In the Kantian scheme, the rational subject is the ground of metaphysics, but what metaphysical unconscious does that theory spring from? Where do we get the intuition that man is the measure of all things. And not just the measure - the creator of all things.
We have all heard of the myth of Prometheus in some form or the other:
Moral of the Story: don’t mess with the gods.
Looks like Houston didn’t receive that message from the heavens. The rational order - the Great Chain of Being - gave purpose to our lives for it meant that we labored in the shadow of the divine. Laboring in a factory for the man doesn’t have the same existential charge.
Instead of the gods getting rid of humans, humans got rid of the gods. But it’s a lonely universe out there, a disenchanted world in which we struggle for no reason whatsoever. Once upon a time we were created in the image of God, but now that God’s dead and we have to create ourselves, the question arises:
In whose image should we create ourselves?

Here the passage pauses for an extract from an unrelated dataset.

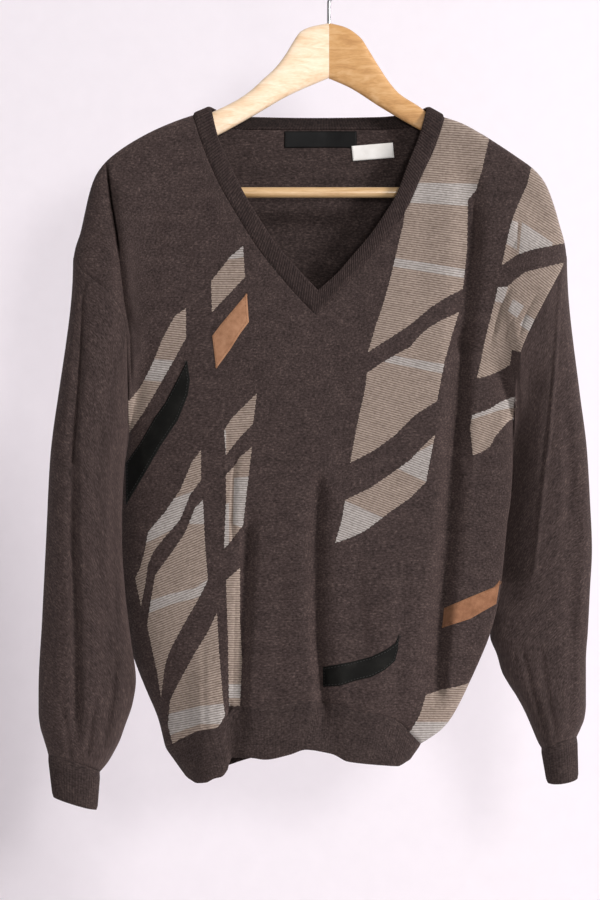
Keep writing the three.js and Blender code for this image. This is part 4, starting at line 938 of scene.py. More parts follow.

There’s the movie star, there’s the politician, there’s the scientist, there’s athlete. And as capitalism goes from strength to strength, there’s always Elon Musk. But if I had to pick the core representation of the human as a creator of the world, it would be the superhero.
Why worship losers like Prometheus (winners don’t get caught, as Trump would say) when you can model yourself on someone who is more elegant than a bird and faster than a plane.
The alien has replaced both God and the Devil.
I will be honest; I am bored by the Promethean Man, the archetype of the Anthropocene. He’s the dominant answer to the human question - powerful, clever, sometimes generous and often brutish. However, there’s a different kind of man (also gendered, but that’s to be expected in a four hundred year story) who also answers the human question - a somewhat sweet, somewhat romantic, somewhat stupid and somewhat tragic man.
I am thinking about the Windmill chaser Don Quixote, the man who never found what he was looking for, and in the process gave us the image of the hopeless romantic endlessly curious modern human. Only the modern era can spawn the Quixotic man. Such is his attraction that Pierre Menard wrote a much better novel, seeing much further than the original because he was standing on Cervantes’ shoulders. And what did he see: the very same landscape, a terrain that was identical with the original. As Borges says:
Pierre Menard did not want to compose another Quixote, which surely is easy enough-he wanted to compose the Quixote. Nor, surely, need one be obliged to note that his goal was never a mechanical transcription of the original; he had no intention of copying it. His admirable ambition was to produce a number of pages which coincided-word for word and line for line-with those of Miguel de Cervantes.